Role models can have an amazing effect, it turns out. Having positive role models with which members of a targeted group can identify can help reduce stereotype threat (antisexism.wordpress.com). Being able to look up to women who have found success in the field of computer science, for example, can help relieve the burdensome fear of confirming a negative stereotype. If there are successful computer scientists who are women, then I am not alone—my performance needn’t reflect on the abilities of all women. Without this pressure, I can focus on doing my best and rely on my confidence in my own abilities.
Yet when the popular image of a computer programmer is a young (often white) male, are there role models to be found? Surprisingly, there are many female computer programmers to admire—we just have to look a little deeper to find them. After doing a little digging myself, I’d like to share the forgotten history of women in programming to help change perceptions of women in the field, bring to light positive role models, and show that anyone can be anything they set their minds to. *cue cheesy Zootopia gif*
First up: breaking down the idea that programming is just for men. Programming hasn’t always been thought of as a masculine field. In fact, it used to be considered work fit for a secretary, “a bit of plug-and-chug labor that merely required women to set into motion preset plans” (theatlantic.com).
However condescending this may sound, women at the time found a way to make the field their own. In a 1967 Cosmopolitan article, the so-called “Queen of Code” Grace Hopper insisted that “Women are ‘naturals’ at computer programming,” explaining that programming “is just like planning a dinner”: “It requires advance preparation, patience, and attention to detail” (theatlantic.com). Before the “women aren’t good with computers” stereotype ever existed, then, there was a time when women were thought to be exceptional programmers.

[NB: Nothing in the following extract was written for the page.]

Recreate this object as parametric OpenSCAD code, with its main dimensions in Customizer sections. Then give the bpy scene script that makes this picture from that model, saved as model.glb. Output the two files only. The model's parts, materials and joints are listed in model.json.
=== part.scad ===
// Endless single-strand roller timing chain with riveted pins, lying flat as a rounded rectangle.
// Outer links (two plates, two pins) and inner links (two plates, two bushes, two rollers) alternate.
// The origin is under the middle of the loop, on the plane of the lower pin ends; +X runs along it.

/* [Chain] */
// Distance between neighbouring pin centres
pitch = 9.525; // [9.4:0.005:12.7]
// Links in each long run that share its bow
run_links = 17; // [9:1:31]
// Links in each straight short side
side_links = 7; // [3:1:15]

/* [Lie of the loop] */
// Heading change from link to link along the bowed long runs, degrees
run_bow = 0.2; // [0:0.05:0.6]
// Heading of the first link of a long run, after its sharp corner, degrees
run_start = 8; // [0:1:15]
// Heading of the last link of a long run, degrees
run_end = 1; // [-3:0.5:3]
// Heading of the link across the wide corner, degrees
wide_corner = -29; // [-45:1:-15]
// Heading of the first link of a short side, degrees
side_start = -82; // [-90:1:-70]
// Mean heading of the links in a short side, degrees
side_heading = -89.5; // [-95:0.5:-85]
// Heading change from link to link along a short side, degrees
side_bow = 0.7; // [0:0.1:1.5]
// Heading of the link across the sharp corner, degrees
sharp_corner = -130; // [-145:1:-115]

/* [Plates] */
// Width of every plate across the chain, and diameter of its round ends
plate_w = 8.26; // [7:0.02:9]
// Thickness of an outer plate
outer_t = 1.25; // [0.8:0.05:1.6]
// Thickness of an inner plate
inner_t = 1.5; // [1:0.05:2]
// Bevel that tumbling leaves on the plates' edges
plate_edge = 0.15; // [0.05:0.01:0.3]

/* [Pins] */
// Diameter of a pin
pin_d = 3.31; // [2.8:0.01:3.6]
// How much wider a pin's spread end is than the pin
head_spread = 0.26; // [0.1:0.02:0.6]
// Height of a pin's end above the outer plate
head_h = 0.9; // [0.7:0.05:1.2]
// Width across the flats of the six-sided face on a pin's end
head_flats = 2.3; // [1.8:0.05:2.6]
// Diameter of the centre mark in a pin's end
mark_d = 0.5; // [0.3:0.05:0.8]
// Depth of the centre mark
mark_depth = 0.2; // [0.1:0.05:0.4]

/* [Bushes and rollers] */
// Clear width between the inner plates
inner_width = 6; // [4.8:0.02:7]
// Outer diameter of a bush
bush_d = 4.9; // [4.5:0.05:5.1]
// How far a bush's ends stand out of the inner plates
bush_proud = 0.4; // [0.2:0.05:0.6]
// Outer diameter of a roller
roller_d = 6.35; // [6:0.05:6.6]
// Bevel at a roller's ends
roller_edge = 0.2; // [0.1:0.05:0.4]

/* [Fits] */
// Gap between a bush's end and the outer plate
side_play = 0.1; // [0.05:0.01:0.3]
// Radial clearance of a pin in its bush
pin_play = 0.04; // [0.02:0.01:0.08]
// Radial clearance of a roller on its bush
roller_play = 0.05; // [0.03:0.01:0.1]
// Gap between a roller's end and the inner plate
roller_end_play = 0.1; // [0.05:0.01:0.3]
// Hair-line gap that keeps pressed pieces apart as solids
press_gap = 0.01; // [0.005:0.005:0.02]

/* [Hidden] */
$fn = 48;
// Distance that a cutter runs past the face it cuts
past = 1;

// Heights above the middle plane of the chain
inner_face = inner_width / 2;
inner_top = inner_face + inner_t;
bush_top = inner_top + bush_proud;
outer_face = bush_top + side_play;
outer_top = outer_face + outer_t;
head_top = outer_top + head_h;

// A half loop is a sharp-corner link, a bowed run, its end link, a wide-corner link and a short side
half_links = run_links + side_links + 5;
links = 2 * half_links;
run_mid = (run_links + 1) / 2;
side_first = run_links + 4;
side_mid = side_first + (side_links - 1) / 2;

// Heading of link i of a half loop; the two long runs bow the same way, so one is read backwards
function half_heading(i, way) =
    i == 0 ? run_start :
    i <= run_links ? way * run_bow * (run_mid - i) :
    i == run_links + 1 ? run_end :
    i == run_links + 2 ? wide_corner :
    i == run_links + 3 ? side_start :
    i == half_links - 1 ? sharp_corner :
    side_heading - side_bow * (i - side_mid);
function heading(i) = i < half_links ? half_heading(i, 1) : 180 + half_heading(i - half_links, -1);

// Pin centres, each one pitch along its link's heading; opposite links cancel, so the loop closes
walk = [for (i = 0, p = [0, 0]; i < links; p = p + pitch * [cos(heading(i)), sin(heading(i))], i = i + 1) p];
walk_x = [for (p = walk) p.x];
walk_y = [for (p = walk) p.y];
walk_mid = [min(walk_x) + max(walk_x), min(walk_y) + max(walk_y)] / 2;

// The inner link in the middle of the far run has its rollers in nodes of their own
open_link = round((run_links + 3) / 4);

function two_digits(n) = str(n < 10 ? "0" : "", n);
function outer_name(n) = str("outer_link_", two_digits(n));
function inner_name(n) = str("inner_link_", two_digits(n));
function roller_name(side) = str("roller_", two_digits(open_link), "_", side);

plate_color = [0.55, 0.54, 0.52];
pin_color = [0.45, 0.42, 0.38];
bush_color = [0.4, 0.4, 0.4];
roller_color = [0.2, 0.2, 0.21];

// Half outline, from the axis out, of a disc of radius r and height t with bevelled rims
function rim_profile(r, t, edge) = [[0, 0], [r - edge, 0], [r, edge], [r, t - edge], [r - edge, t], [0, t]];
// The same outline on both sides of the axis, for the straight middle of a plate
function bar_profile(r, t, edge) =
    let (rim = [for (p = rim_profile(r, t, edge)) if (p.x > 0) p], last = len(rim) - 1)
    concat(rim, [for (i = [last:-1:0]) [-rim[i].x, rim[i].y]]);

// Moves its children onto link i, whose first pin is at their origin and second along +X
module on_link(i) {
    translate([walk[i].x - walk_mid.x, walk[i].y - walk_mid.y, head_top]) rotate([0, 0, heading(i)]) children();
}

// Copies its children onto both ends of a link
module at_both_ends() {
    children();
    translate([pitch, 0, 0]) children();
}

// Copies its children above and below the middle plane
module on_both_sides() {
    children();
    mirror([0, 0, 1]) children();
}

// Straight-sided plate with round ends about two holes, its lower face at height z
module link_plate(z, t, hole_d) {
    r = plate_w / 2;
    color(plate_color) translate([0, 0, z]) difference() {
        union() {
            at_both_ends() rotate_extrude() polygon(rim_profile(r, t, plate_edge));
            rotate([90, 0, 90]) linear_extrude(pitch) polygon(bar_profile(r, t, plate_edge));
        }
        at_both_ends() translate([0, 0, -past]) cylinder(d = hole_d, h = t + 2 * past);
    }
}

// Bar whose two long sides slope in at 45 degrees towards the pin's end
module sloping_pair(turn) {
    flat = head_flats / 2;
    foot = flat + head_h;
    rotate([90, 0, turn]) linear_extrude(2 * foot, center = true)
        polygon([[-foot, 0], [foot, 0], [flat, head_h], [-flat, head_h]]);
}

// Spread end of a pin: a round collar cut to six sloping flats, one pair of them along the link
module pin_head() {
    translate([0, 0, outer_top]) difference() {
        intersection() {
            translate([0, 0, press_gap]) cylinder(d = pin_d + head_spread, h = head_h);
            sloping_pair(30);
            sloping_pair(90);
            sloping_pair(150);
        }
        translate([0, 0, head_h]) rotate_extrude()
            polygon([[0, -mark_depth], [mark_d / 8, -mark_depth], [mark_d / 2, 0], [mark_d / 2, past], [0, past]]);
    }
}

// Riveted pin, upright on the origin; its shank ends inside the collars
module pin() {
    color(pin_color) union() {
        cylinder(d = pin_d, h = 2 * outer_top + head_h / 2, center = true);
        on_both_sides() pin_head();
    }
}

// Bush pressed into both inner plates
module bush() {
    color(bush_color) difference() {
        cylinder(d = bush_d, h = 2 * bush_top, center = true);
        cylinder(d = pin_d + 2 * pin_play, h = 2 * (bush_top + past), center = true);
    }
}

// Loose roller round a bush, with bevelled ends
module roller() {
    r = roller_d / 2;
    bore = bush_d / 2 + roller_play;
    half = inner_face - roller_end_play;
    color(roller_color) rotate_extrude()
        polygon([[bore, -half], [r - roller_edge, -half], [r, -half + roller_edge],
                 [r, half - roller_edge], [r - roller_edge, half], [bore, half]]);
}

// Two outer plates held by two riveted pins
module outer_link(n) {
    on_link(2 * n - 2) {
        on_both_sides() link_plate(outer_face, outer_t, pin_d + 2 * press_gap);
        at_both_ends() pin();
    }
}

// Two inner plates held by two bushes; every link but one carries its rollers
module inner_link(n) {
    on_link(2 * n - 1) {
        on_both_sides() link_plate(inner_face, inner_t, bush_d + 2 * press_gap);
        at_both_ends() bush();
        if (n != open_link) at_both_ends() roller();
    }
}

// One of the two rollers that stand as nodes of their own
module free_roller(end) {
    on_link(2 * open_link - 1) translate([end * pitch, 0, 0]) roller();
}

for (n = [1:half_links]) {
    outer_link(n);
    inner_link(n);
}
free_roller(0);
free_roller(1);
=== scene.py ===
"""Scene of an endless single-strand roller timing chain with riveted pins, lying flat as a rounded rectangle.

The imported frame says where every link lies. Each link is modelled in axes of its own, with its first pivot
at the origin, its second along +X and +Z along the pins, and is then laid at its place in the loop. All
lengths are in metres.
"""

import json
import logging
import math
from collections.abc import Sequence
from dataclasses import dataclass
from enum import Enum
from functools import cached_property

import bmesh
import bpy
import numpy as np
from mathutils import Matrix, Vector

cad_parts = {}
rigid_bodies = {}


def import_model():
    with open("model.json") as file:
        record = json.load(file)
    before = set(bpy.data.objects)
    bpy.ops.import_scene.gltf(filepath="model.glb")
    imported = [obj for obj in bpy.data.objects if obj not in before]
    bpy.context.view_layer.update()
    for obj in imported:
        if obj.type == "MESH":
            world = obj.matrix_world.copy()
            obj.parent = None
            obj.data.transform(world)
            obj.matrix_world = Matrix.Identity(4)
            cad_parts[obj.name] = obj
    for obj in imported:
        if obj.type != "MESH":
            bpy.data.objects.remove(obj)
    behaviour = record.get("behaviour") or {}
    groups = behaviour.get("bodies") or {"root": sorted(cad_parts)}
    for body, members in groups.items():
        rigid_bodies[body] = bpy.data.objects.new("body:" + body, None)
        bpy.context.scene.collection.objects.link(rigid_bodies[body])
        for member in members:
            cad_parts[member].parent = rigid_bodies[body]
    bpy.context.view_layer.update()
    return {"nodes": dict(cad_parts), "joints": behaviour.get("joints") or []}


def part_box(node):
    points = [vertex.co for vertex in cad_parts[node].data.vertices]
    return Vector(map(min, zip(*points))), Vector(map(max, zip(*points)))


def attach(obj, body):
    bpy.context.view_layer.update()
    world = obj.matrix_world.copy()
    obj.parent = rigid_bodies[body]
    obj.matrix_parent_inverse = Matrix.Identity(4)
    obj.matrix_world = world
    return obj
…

Men usually stuck to the “manly” labor of computer hardware and circuitry, leaving the programming of software to women—a job that had less prestige, and consequently, less pay. It wasn’t until perceptions of programming changed that men started flocking to the job, nonsensically making it seem more prestigious and therefore raising the average salary.
Programming quickly became a field that was thought to require “stereotypically masculine characteristics” such as mathematical aptitude, “even as industry leaders argued that such skills were becoming irrelevant to contemporary programming” (theatlantic.com). When societal perceptions of the same job waver over the years, it becomes clear that it biases, not inherent, gendered abilities, are what fuel negative stereotypes and bar women from the field.

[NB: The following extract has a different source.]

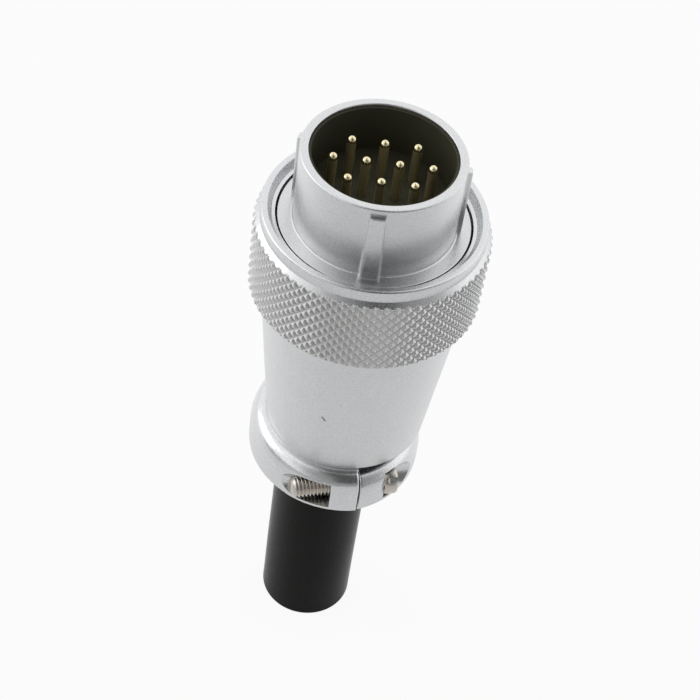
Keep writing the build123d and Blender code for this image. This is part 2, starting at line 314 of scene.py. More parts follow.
def place_group(tree, group, **values):
    """Puts a group in a material and fills its inputs."""
    made = tree.nodes.new("ShaderNodeGroup")
    made.node_tree = group
    for label, value in values.items():
        if isinstance(value, bpy.types.NodeSocket):
            tree.links.new(value, made.inputs[label])
        else:
            made.inputs[label].default_value = value
    return made.outputs


print("group helpers ready")

# %% Grain
MOTTLE_TIMES = 14.0


def grain_group():
    """Fine grain, and mottling coarser by MOTTLE_TIMES; size is the grain's own in millimetres."""
    tree, given, out = new_group("plated_grain", {"Point": None, "Size": 0.2, "Stretch": 1.0},
                                 ("Grain", "Mottle"))
    stretch = add_node(tree, "ShaderNodeCombineXYZ", {0: 1.0, 1: 1.0, 2: given["Stretch"]}).outputs[0]
    point = vector_sum(tree, "MULTIPLY", given["Point"], stretch)[0]
    scale = sum_of(tree, "DIVIDE", 1 / MM, given["Size"])
    grain = add_node(tree, "ShaderNodeTexNoise",
                     {"Vector": point, "Scale": scale, "Detail": 2.0, "Roughness": 0.6})
    coarse = sum_of(tree, "DIVIDE", scale, MOTTLE_TIMES)
    mottle = add_node(tree, "ShaderNodeTexNoise", {"Vector": point, "Scale": coarse, "Detail": 2.0})
    tree.links.new(grain.outputs[0], out["Grain"])
    tree.links.new(mottle.outputs[0], out["Mottle"])
    return tree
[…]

Seeing as how women pioneered advances in computer programming, there are many female programmers to look up to. Among them is Ada Lovelace, the daughter of Lord Byron. In hopes that Ada would turn out better than her father, a notoriously wild poet, Ada’s mother had her tutored extensively in mathematics. At just seventeen she met mathematician Charles Babbage, who shared with her his plans for a rudimentary computing machine. Lovelace imagined greater capability for the machine so that it could compute more than just numbers, and wrote the first algorithm for the computer (npr.org).

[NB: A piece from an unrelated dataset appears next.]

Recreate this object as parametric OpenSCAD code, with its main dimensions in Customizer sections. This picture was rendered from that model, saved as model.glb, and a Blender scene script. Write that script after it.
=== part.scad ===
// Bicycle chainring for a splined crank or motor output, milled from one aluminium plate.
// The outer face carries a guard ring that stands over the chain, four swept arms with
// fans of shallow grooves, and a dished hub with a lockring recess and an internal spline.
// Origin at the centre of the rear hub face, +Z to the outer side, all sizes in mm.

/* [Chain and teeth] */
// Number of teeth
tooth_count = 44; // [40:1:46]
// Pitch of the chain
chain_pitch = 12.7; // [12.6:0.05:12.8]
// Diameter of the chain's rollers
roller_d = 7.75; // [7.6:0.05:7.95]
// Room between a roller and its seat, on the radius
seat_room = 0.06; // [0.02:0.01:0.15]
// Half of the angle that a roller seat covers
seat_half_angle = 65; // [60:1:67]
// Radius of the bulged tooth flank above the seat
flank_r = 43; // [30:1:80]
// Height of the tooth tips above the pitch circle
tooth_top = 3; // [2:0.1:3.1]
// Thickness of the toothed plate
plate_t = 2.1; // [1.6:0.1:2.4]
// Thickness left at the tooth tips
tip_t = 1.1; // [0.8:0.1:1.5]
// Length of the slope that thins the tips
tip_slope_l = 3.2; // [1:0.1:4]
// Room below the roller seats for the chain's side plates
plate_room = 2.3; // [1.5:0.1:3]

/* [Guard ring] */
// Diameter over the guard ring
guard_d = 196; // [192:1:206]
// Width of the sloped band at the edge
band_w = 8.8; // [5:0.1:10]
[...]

Grace Hopper, the aforementioned “Queen of Code,” was also quite remarkable. A math professor at Vassar, she left to join the war effort during WWII. She went on to become a rear admiral in the Navy Reserve. Besides joining the team that worked on one of the first major commercial computers, Hopper “found a way to program computers using words rather than numbers,” leading to a breakthrough in programming languages and eliminating the need to use different programming languages for different kinds of computers (npr.org).
Bringing up the rear of this list, but by no means being the the least prominent programmer, is Margaret Hamilton. Hamilton worked on a project called SAGE that used a system of computers to compile a unified image of the airspace over an area, which was later developed for use in air defense from the Soviet Union during the Cold War (source). She went on to join NASA, and headed the MIT software team that wrote code to land Apollo 11 on the moon (theatlantic.com). The code she helped develop was also cited with avoiding a last-minute system abort of Apollo’s landing procedure.
Let’s do our best to assure that these amazing women do not remain forgotten, and to keep them in mind when facing seemingly unconquerable fears and odds—I know I will!